Por su defensa del libre comercio y su visión de las buenas relaciones con Estados Unidos como prioridad de la política exterior de México, López Obrador estaría mucho más cerca de la izquierda moderada del Cono Sur que de la izquierda bolivariana del Caribe. Sin embargo, es de esperar, bajo su presidencia, un retraimiento de México en la persuasión diplomática a favor de una apertura en Venezuela y Nicaragua. No tanto por la ideología del propio líder o de la variopinta cúpula de Morena sino por la compulsión de sus bases más autoritarias, acríticamente leales a los Gobiernos de Nicolás Maduro y Daniel Ortega y nostálgicas del socialismo real cubano.

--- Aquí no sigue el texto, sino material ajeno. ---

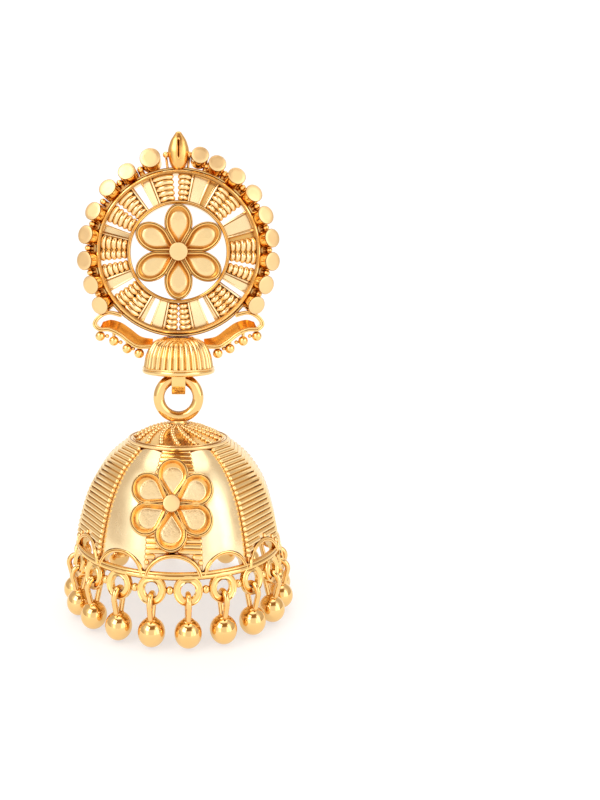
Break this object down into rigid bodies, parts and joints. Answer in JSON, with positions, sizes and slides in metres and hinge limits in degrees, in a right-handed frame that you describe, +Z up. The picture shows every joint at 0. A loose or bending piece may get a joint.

A pesar de la distensión con esos regímenes, que pueda lograr el nuevo Gobierno mexicano, la llegada de López Obrador al poder será favorable a la consolidación de la izquierda democrática en la región. El programa del líder de Morena tiene que ver más con proyectos post-chavistas como los de Alejandro Guillier en Chile o Gustavo Petro en Colombia, también centrados en el combate a la corrupción, que con Nicolás Maduro en Venezuela o Evo Morales en Bolivia. Una y otra izquierda latinoamericana darán respaldo al nuevo Gobierno, como adelantan los endoses de la víspera de Cristina Fernández y Rafael Correa. Pero la condición geopolítica de México obliga a la preservación del marco interamericano, que tanto molesta al bloque bolivariano. López Obrador, si se lo propone, puede jugar un rol de equilibrio regional, como el que jugó Lula en su momento, favoreciendo el rearme de los foros de integración latinoamericana, que hoy se encuentran más fracturados que nunca.
Rafael Rojas es historiador, profesor del CIDE en Ciudad de México. Su último libro es ‘La polis literaria’ (Taurus, 2018).